2009年8月5日水曜日

~コラム~ セーフティーネットの役割と危機

セーフティーネットと言えば、まず思いつくのが生活保護。しかし、生活保護になる前に国は様々なセーフティーネットを「保険」という方式で導入している。

雇用保険、労災保険、年金保険、医療保険、介護保険である。

1)雇用保険、労災保険は労働に関する金銭保障(一部、現物給付もある)。
2)年金保険は高齢や一定の状態になった際の金銭保障。
3)医療保険、介護保険は利用サービス、介護サービスが必要になった際に現物給付(サービスをそのまま受け取れる)生活保障。

荒く分けると上の1)~3)ようになるだろう。
また関連するものには、住宅関係や障害者関係の政策なども保険ではないが、セーフティーネットとして機能している。
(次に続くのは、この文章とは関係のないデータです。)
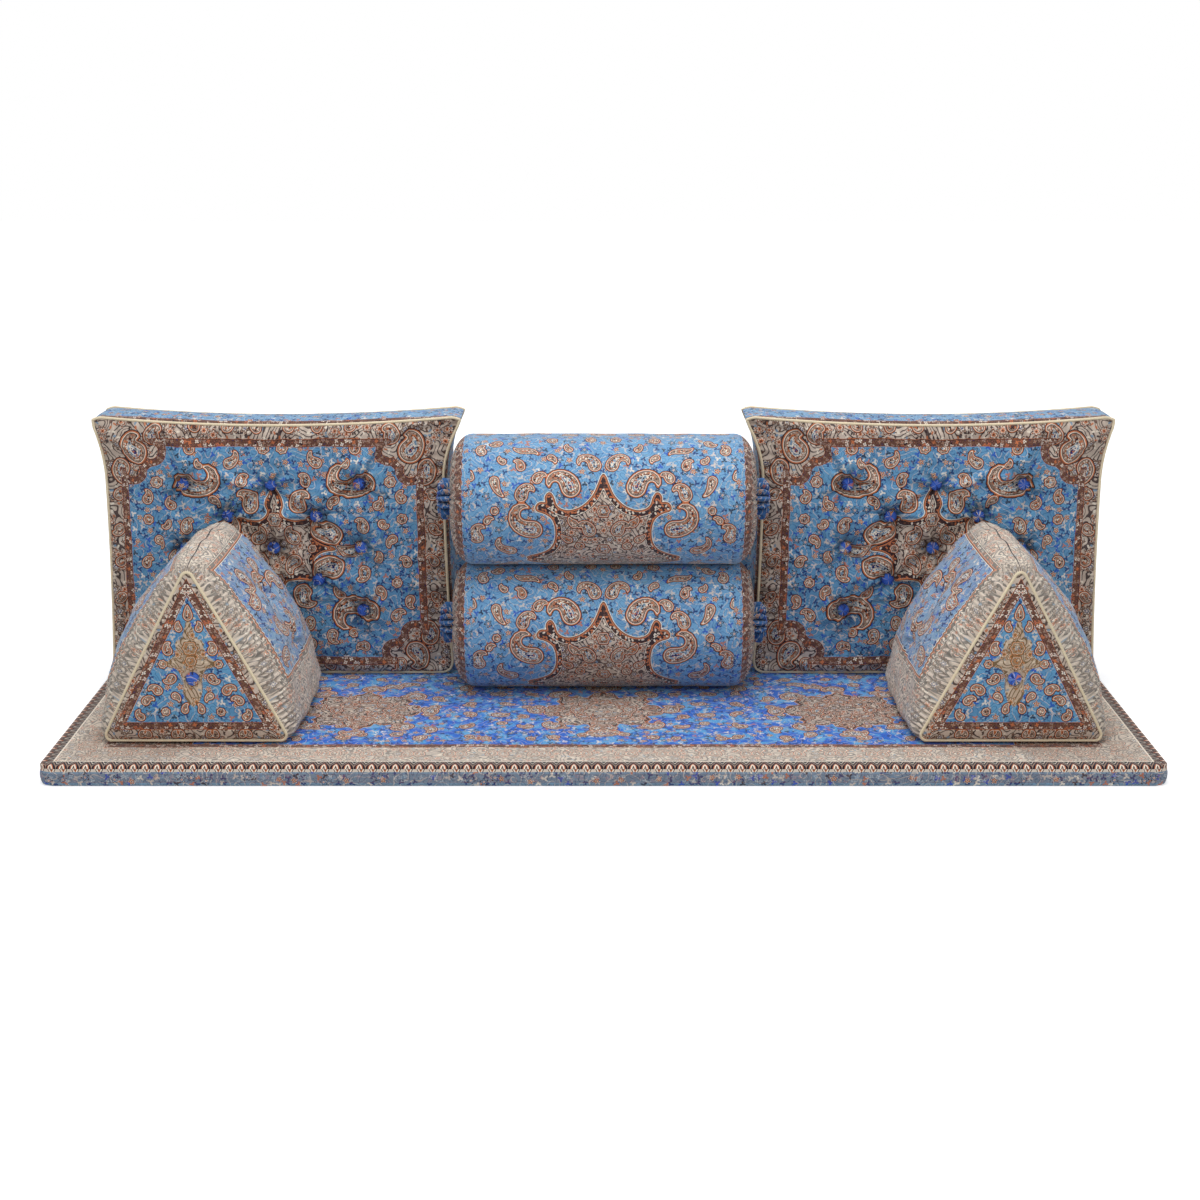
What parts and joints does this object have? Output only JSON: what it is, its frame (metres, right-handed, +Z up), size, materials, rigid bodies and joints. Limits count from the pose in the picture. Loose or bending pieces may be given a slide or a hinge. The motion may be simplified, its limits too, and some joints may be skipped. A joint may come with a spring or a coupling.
{
  "type": "majlis floor sofa",
  "caption": "Floor seating set of loose cushions: thin mattress, tufted back cushions, stacked bolsters and wedge arm cushions, all in paisley brocade.",
  "frame": {"origin": "middle of the mattress's base, on the floor", "axes": "+X along the sofa to the right as seen from the front, +Y to the back, +Z up"},
  "size_m": [2.0074, 0.7601, 0.5682],
  "materials": {
    "cushion_cloth": "brocade, blue ground with beige and rust paisleys",
    "plain_cloth": "brocade with small scattered florets",
    "band_cloth": "brocade in the small pattern",
    "bolster_cloth": "brocade, light blue ground with beige paisleys",
    "bolster_end_cloth": "brocade border, gathered",
    "wedge_cloth": "brocade with a gathered beige border",
    "mattress_cloth": "brocade, royal blue ground with medallions and border",
    "mattress_band": "brocade border strip",
    "base_cloth": "plain lining cloth",
    "piping": "cream satin cord",
    "button_cloth": "covered buttons",
    "foam": "open-cell polyurethane foam",
    "cotton_stuffing": "packed cotton and fibre",
    "twine": "waxed upholstery twine",
    "zip_tape": "woven tape with coil chain",
    "zip_metal": "pressed metal"
  },
  "bodies": {
    "mattress": {"mattress_base_panel": "base_cloth", "mattress_foam": "foam", "mattress_side_band": "mattress_band", "mattress_top_panel": "mattress_cloth", "mattress_zip_tape": "zip_tape"},
    "back_cushion_left": {"back_cushion_left_back_buttons": "button_cloth", "back_cushion_left_back_panel": "plain_cloth", "back_cushion_left_back_piping": "piping", "back_cushion_left_core": "foam", "back_cushion_left_front_buttons": "button_cloth", "back_cushion_left_front_panel": "cushion_cloth", "back_cushion_left_front_piping": "piping", "back_cushion_left_side_band": "band_cloth", "back_cushion_left_tuft_twines": "twine"},
    "back_cushion_right": {"back_cushion_right_back_buttons": "button_cloth", "back_cushion_right_back_panel": "plain_cloth", "back_cushion_right_back_piping": "piping", "back_cushion_right_core": "foam", "back_cushion_right_front_buttons": "button_cloth", "back_cushion_right_front_panel": "cushion_cloth", "back_cushion_right_front_piping": "piping", "back_cushion_right_side_band": "band_cloth", "back_cushion_right_tuft_twines": "twine"},
    "wedge_left": {"wedge_left_back_end_panel": "wedge_cloth", "wedge_left_back_piping": "piping", "wedge_left_buttons": "button_cloth", "wedge_left_core": "foam", "wedge_left_front_end_panel": "wedge_cloth", "wedge_left_front_piping": "piping", "wedge_left_tuft_twines": "twine", "wedge_left_wrap": "wedge_cloth"},
    "wedge_right": {"wedge_right_back_end_panel": "wedge_cloth", "wedge_right_back_piping": "piping", "wedge_right_buttons": "button_cloth", "wedge_right_core": "foam", "wedge_right_front_end_panel": "wedge_cloth", "wedge_right_front_piping": "piping", "wedge_right_tuft_twines": "twine", "wedge_right_wrap": "wedge_cloth"},
    "bolster_lower": {"bolster_lower_core": "cotton_stuffing", "bolster_lower_cover": "bolster_cloth", "bolster_lower_left_end": "bolster_end_cloth", "bolster_lower_left_rosette": "bolster_end_cloth", "bolster_lower_right_end": "bolster_end_cloth", "bolster_lower_right_rosette": "bolster_end_cloth", "bolster_lower_zip_tape": "zip_tape"},
    "bolster_upper": {"bolster_upper_core": "cotton_stuffing", "bolster_upper_cover": "bolster_cloth", "bolster_upper_left_end": "bolster_end_cloth", "bolster_upper_left_rosette": "bolster_end_cloth", "bolster_upper_right_end": "bolster_end_cloth", "bolster_upper_right_rosette": "bolster_end_cloth", "bolster_upper_zip_tape": "zip_tape"},
    "mattress_zip_slider": {"mattress_zip_slider": "zip_metal"},
    "mattress_zip_pull": {"mattress_zip_pull": "zip_metal"},
    "bolster_lower_zip_slider": {"bolster_lower_zip_slider": "zip_metal"},
    "bolster_lower_zip_pull": {"bolster_lower_zip_pull": "zip_metal"},
    "bolster_upper_zip_slider": {"bolster_upper_zip_slider": "zip_metal"},
    "bolster_upper_zip_pull": {"bolster_upper_zip_pull": "zip_metal"}
  },
  "joints": [
    {"name": "back_cushion_left_lift", "type": "slide", "parent": "mattress", "child": "back_cushion_left", "axis": [0, 0, 1], "range_m": [0, 0.6]},
    {"name": "back_cushion_right_lift", "type": "slide", "parent": "mattress", "child": "back_cushion_right", "axis": [0, 0, 1], "range_m": [0, 0.6]},
    {"name": "wedge_left_lift", "type": "slide", "parent": "mattress", "child": "wedge_left", "axis": [0, 0, 1], "range_m": [0, 0.6]},
    {"name": "wedge_right_lift", "type": "slide", "parent": "mattress", "child": "wedge_right", "axis": [0, 0, 1], "range_m": [0, 0.6]},
    {"name": "bolster_lower_draw", "type": "slide", "parent": "mattress", "child": "bolster_lower", "axis": [0, -1, 0], "range_m": [0, 0.65]},
    {"name": "bolster_upper_draw", "type": "slide", "parent": "bolster_lower", "child": "bolster_upper", "axis": [0, -1, 0], "range_m": [0, 0.65]},
    {"name": "mattress_zip_slide", "type": "slide", "parent": "mattress", "child": "mattress_zip_slider", "axis": [-1, 0, 0], "range_m": [0, 1.0802]},
    {"name": "mattress_zip_pull_swing", "type": "hinge", "parent": "mattress_zip_slider", "child": "mattress_zip_pull", "pos_m": [0.5402, 0.38115, 0.0155], "axis": [0, 0, -1], "range_deg": [0, 180]},
    {"name": "bolster_lower_zip_slide", "type": "slide", "parent": "bolster_lower", "child": "bolster_lower_zip_slider", "axis": [-1, 0, 0], "range_m": [0, 0.3802]},
    {"name": "bolster_lower_zip_pull_swing", "type": "hinge", "parent": "bolster_lower_zip_slider", "child": "bolster_lower_zip_pull", "pos_m": [0.1902, 0.22945, 0.1633], "axis": [0, 0, -1], "range_deg": [0, 180]},
    {"name": "bolster_upper_zip_slide", "type": "slide", "parent": "bolster_upper", "child": "bolster_upper_zip_slider", "axis": [-1, 0, 0], "range_m": [0, 0.3802]},
    {"name": "bolster_upper_zip_pull_swing", "type": "hinge", "parent": "bolster_upper_zip_slider", "child": "bolster_upper_zip_pull", "pos_m": [0.1902, 0.22945, 0.4136], "axis": [0, 0, -1], "range_deg": [0, 180]}
  ]
}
日本ではこういったセーフティーネットを利用しても憲法25条で保障されている「健康で文化的」な生活が保障されない場合に、ファイナルセーフティーネットである生活保護の受給を受けることになる。


さて今回焦点を当てるのはファイナルセーフティーネットである生活保護ではなく、日本のセーフティーネットが保険方式ということである。

保険方式ということは、保険加入者が保険料を支払い保険事故が起きた歳に保険加入者に現金や現物を給付するという方式である。
社会保険はそのものだけでは足りないため、税金も相当額投入されることになっている。
つまり、保険加入者と保険未加入者には「差」を設けて、加入者には税を利用し、未加入者は恩恵を受けることができないというシステムである。

社会保険は防貧制度であり、生活保護は救貧制度であるという前提に立つと、「保険料を支払えない人は防品制度に加入できない」というシステムであることがわかる。

日本のセーフティーネットの脆さがここにあり、社会保険というセーフティーネットは機能せずに、すぐファイナルセーフティーネットである生活保護を受給せざるを得ない状態がここにある。

他方で、保険制度というのは目的税であるともいえ、その保険目的以外には利用できないということであり、国民の政治不審などから、日本には保険方式が多様される傾向にある。この傾向が顕著に表れたケースが、細川内閣が「福祉目的税」を導入する案を出した際に、国民の反発から介護保険に一気に流れた時である。

しかし、年金を例にみると「目的外」で使われていたことが発覚し、また不適切な管理により保険加入者でさえ保障が受けられるのか未確定な状態であることを露呈してしまった。
また、派遣労働のように雇用保険に加入したが保険事故の際に保険が利用できないことも露呈された。
他の社会保険にも「同様に起こっているのではないか?」との怖さを感じる。

保険方式である以上、加入者より多くのお金を集め、それを保険事故に再分配しているため、多くの加入者がいないと成り立たない。

1961年に国民皆年金・皆保険が始まって以来、ここ数年は社会保険の危機あり、国民に信頼される制度となるよう努力をしないと、日本のセーフティーネットは破たんする。